What to actually take away

  • The amplification-as-acceptance method is sound and now shipped. It unpins quality_gap/spread and is non-circular. That is the durable contribution.
  • Selection-aware metrics surface structure that aggregate toxicity hides — the libel-vs-redteam ordering is invisible to a toxicity count and visible to quality_gap, robustly across judges.
  • But: the specific magnitudes, the absolute toxicity/welfare, and even the existence of redteam adverse selection are not robust to single-seed variance, simulation model, or judge model. Treat them as hypotheses, not results.
  • Next: a multi-seed study under a single fixed model regime (sim + judge), with confidence intervals, before any of the magnitudes are quoted as findings.

This post started as "the crowd amplifies the worst." It ended as "the crowd amplified the worst in the runs we happened to generate, the ordering looked judge-robust, and then we preregistered the replication and it did not hold." We ran the test that retired our own headline — that is the honest version, and the one worth publishing.

Update (2026-05-18): the preregistered powered follow-up did not replicate the ordering

The "Next" above was attempted. We preregistered a fixed-regime multi-seed study (hypotheses, fixed N, stopping rule, and an explicit no-reproducible-seeds caveat written and SHA-256-hashed before any run — sha256 386420a3…; orchestrator scripts/multiseed_miroshark.py): grok-4.3 for both the MiroShark SMART/NER simulation and the metrics judge, scale=3, 5 rounds, target ≥8 independent stochastic replications per scenario.

It did not complete. A cascade of infrastructure failures — a dead ambient judge API key silently degrading every verdict to p=0.5, a wedged Docker engine taking Neo4j down, and a hard recurring OpenAI daily-request-cap exhaustion on MiroShark's ontology step — capped us at n=3 clean replications per scenario, well short of the preregistered ≥8. So this is still underpowered and not confirmatory.

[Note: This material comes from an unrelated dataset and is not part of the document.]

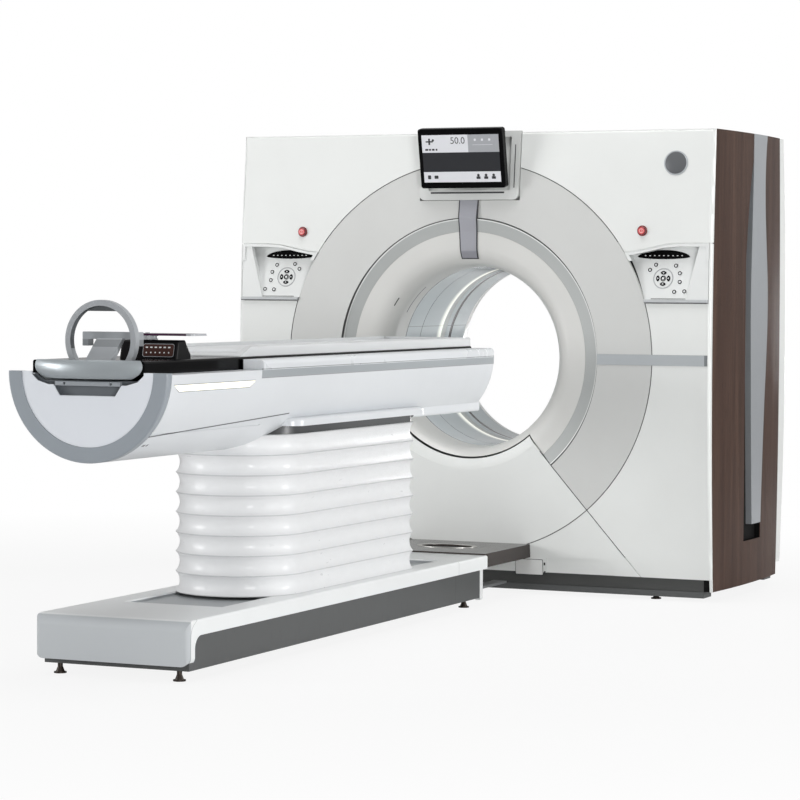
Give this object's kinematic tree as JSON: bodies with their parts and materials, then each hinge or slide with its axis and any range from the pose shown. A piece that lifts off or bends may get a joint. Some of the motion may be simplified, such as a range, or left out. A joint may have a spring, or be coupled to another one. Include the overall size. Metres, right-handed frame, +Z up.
{
  "type": "ct scanner",
  "caption": "Floor-standing computed tomography scanner: gantry with a round patient bore and turning rotor, and a lifting patient table with a sliding cradle.",
  "frame": {"origin": "on the floor, below the middle of the whole machine's length and width", "axes": "+X to the right of someone who faces the bore from the table, +Y along the bore axis from the table into the gantry, +Z up"},
  "size_m": [2.29, 4.4051, 2.0332],
  "materials": {
    "cover_white": "smooth off-white moulded covers, satin gloss",
    "ring_grey": "grey moulded ring, satin",
    "funnel_white": "smooth white moulded funnel",
    "side_wood": "dark brown veneer with a fine upright grain, satin varnish",
    "silver_blade": "pale silver, finely brushed",
    "silver_strip": "silver grey strip, satin",
    "frame_steel": "dark grey powder coat",
    "foot_steel": "black steel feet",
    "bearing_steel": "turned steel",
    "rotor_metal": "cast aluminium",
    "module_paint": "grey paint",
    "liner_plastic": "warm white plastic",
    "window_film": "thin dark translucent film",
    "panel_plastic": "pale grey membrane panel",
    "key_black": "black keys with white marks",
    "stop_red": "red emergency stop heads",
    "display_black": "black framed screen",
    "tongue_light": "pale translucent strip",
    "base_paint": "grey powder coat",
    "bridge_gloss": "glossy dark plate",
    "pedal_metal": "grey lever with a rubber face",
    "bellows_fabric": "grey coated fabric in pleats",
    "column_steel": "ground steel tubes",
    "table_white": "pale moulded shell, satin gloss",
    "end_grey": "grey end ring",
    "rail_grey": "grey side rails",
    "cradle_grey": "dark carbon-fibre shell",
    "tray_white": "white tray",
    "mat_fabric": "soft pale mat",
    "handle_plastic": "pale moulded grip",
    "hoop_metal": "grey coated hoop and bracket",
    "pod_black": "black console",
    "swivel_metal": "thin violet-grey plate",
    "drive_metal": "motor unit"
  },
  "bodies": {
    "gantry_and_base": {"gantry_frame": "frame_steel", "levelling_feet": "foot_steel", "main_bearing": "bearing_steel", "drive_stator": "rotor_metal", "bore_liner": "liner_plastic", "scan_window": "window_film", "front_funnel": "funnel_white", "rear_funnel": "funnel_white", "trim_rings": "ring_grey", "front_top_cover": "cover_white", "front_ring_cover": "cover_white", "front_side_covers": "cover_white", "front_fan_cover": "cover_white", "front_bottom_cover": "cover_white", "rear_cover": "cover_white", "gantry_top_cover": "cover_white", "trim_strips": "silver_strip", "side_panels": "side_wood", "side_blades": "silver_blade", "control_panels": "panel_plastic", "display_housing": "cover_white", "display": "display_black", "indicator_tongue": "tongue_light", "table_base_frame": "base_paint", "table_base_cover": "cover_white", "bridge_plate": "bridge_gloss", "bellows": "bellows_fabric"},
    "rotor": {"rotor_drum": "rotor_metal", "xray_tube": "module_paint", "detector_array": "module_paint", "rotor_modules": "module_paint", "slip_ring": "bearing_steel"},
    "lift_tube_1": {"lift_stage_1": "column_steel"},
    "lift_tube_2": {"lift_stage_2": "column_steel"},
    "table_top": {"lift_inner": "column_steel", "table_shell": "table_white", "table_end_ring": "end_grey", "table_end_cap": "table_white", "table_side_rails": "rail_grey", "saddle_collar": "table_white", "cradle_drive": "drive_metal"},
    "cradle": {"cradle_chassis": "cradle_grey", "cradle_tray": "tray_white", "cradle_mat": "mat_fabric", "end_handle": "handle_plastic", "end_hoop": "hoop_metal", "console_pod": "pod_black"},
    "side_shelf": {"swivel_plate": "swivel_metal"},
    "release_bar": {"end_latch": "rail_grey"},
    "foot_lever": {"foot_pedal": "pedal_metal"},
    "stop_right": {"estop_right": "stop_red"},
    "stop_left": {"estop_left": "stop_red"},
    "key_right_up": {"key_right_up": "key_black"},
    "key_right_down": {"key_right_down": "key_black"},
    "key_right_in": {"key_right_in": "key_black"},
    "key_right_out": {"key_right_out": "key_black"},
    "key_left_up": {"key_left_up": "key_black"},
    "key_left_down": {"key_left_down": "key_black"},
    "key_left_in": {"key_left_in": "key_black"},
    "key_left_out": {"key_left_out": "key_black"}
  },
  "joints": [
    {"name": "rotor_spin", "type": "hinge", "parent": "gantry_and_base", "child": "rotor", "pos_m": [0, 1.651, 1.032], "axis": [0, 1, 0], "continuous": true},
    {"name": "table_lift", "type": "slide", "parent": "gantry_and_base", "child": "table_top", "axis": [0, 0, 1], "range_m": [-0.48, 0], "deforming": ["bellows"]},
    {"name": "lift_tube_1_slide", "type": "slide", "parent": "gantry_and_base", "child": "lift_tube_1", "axis": [0, 0, 1], "range_m": [-0.16, 0]},
    {"name": "lift_tube_2_slide", "type": "slide", "parent": "gantry_and_base", "child": "lift_tube_2", "axis": [0, 0, 1], "range_m": [-0.32, 0]},
    {"name": "cradle_slide", "type": "slide", "parent": "table_top", "child": "cradle", "axis": [0, 1, 0], "range_m": [0, 1.7]},
    {"name": "shelf_swivel", "type": "hinge", "parent": "cradle", "child": "side_shelf", "pos_m": [0.015, -1.769, 1.174], "axis": [0, 0, 1], "range_deg": [-30, 90]},
    {"name": "release_press", "type": "slide", "parent": "table_top", "child": "release_bar", "axis": [0, 1, 0], "range_m": [0, 0.008], "stiffness_N_per_m": 1500, "springref_m": -0.004},
    {"name": "foot_lever_press", "type": "hinge", "parent": "gantry_and_base", "child": "foot_lever", "pos_m": [0.215, 0.652, 0.066], "axis": [-1, 0, 0], "range_deg": [0, 6], "stiffness_Nm_per_rad": 60, "springref_deg": -5.73},
    {"name": "stop_right_press", "type": "slide", "parent": "gantry_and_base", "child": "stop_right", "axis": [0, 1, 0], "range_m": [0, 0.005]},
    {"name": "stop_left_press", "type": "slide", "parent": "gantry_and_base", "child": "stop_left", "axis": [0, 1, 0], "range_m": [0, 0.005]},
    {"name": "key_right_up_press", "type": "slide", "parent": "gantry_and_base", "child": "key_right_up", "axis": [0, 0.9701, -0.2427], "range_m": [0, 0.0015], "stiffness_N_per_m": 500, "springref_m": -0.001},
    {"name": "key_right_down_press", "type": "slide", "parent": "gantry_and_base", "child": "key_right_down", "axis": [0, 0.9701, -0.2427], "range_m": [0, 0.0015], "stiffness_N_per_m": 500, "springref_m": -0.001},
    {"name": "key_right_in_press", "type": "slide", "parent": "gantry_and_base", "child": "key_right_in", "axis": [0, 0.9701, -0.2427], "range_m": [0, 0.0015], "stiffness_N_per_m": 500, "springref_m": -0.001},
    {"name": "key_right_out_press", "type": "slide", "parent": "gantry_and_base", "child": "key_right_out", "axis": [0, 0.9701, -0.2427], "range_m": [0, 0.0015], "stiffness_N_per_m": 500, "springref_m": -0.001},
    {"name": "key_left_up_press", "type": "slide", "parent": "gantry_and_base", "child": "key_left_up", "axis": [0, 0.9701, -0.2427], "range_m": [0, 0.0015], "stiffness_N_per_m": 500, "springref_m": -0.001},
    {"name": "key_left_down_press", "type": "slide", "parent": "gantry_and_base", "child": "key_left_down", "axis": [0, 0.9701, -0.2427], "range_m": [0, 0.0015], "stiffness_N_per_m": 500, "springref_m": -0.001},
    {"name": "key_left_in_press", "type": "slide", "parent": "gantry_and_base", "child": "key_left_in", "axis": [0, 0.9701, -0.2427], "range_m": [0, 0.0015], "stiffness_N_per_m": 500, "springref_m": -0.001},
    {"name": "key_left_out_press", "type": "slide", "parent": "gantry_and_base", "child": "key_left_out", "axis": [0, 0.9701, -0.2427], "range_m": [0, 0.0015], "stiffness_N_per_m": 500, "springref_m": -0.001}
  ],
  "couplings": [
    {"joint": "lift_tube_1_slide", "follows": "table_lift", "ratio": 0.33333},
    {"joint": "lift_tube_2_slide", "follows": "table_lift", "ratio": 0.66667}
  ]
}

But the indicative direction is itself the point:

Preregistered metric (grok-4.3 sim+judge, clean runs) n mean quality_gap bootstrap 95% CI
libel cascade 3 −0.064 [−0.171, +0.063]
red-team 3 −0.067 [−0.152, +0.020]
  • H1 (libel < redteam): Δ = +0.002, 95% CI [−0.133, +0.138], Welch t≈0.03 — not supported.
  • H2 (libel < 0): CI includes 0 — not supported.
  • H3 (redteam ≈ 0): CI includes 0 — fail to reject (consistent).

A single additional libel draw (qg ≈ +0.06) collapsed the libel mean from −0.13 (at n=2) toward redteam's and exploded its variance. The libel < redteam < 0 ordering claimed above is not robust across independent stochastic draws even within one fixed regime — exactly the fragility this post warned about, now observed under the controlled conditions it asked for, not just across judge/sim swaps. The judge-robust ordering claim in the front-matter should be read strictly as "what the single-seed runs showed," not as a replicated property.

The powered ≥8/scenario study remains open (beads distributional-agi-safety-qopt), blocked on the external OpenAI ontology-model quota, not on anything in SWARM. The preregistration, per-run manifest, and indicative SUMMARY.md live in the (gitignored) batch dir runs/20260517-142704_multiseed_miroshark/; they are not yet in swarm-artifacts because the study is incomplete — they will be archived only when a powered run finishes, to avoid presenting an aborted batch as a result.

Raw data & reproduction

All three five-round runs — export.json, the grok-4.3 metrics.json/judgments.json, and the preserved grok-4.1-fast judge outputs that make the controlled comparison possible — are archived in swarm-artifacts/research/miroshark-amplification/, with a README walking the full table and reproduction commands. The amplification metric itself is swarm/bridges/miroshark/metrics.py in the main repo. Inspect the judgments, disagree with our p calls, re-run with a different judge — the point of publishing the raw runs is that the fragility above is checkable, not asserted.


Disclaimer: This post uses financial market concepts as analogies for AI safety research. Nothing here constitutes financial advice, investment recommendations, or endorsement of any trading strategy.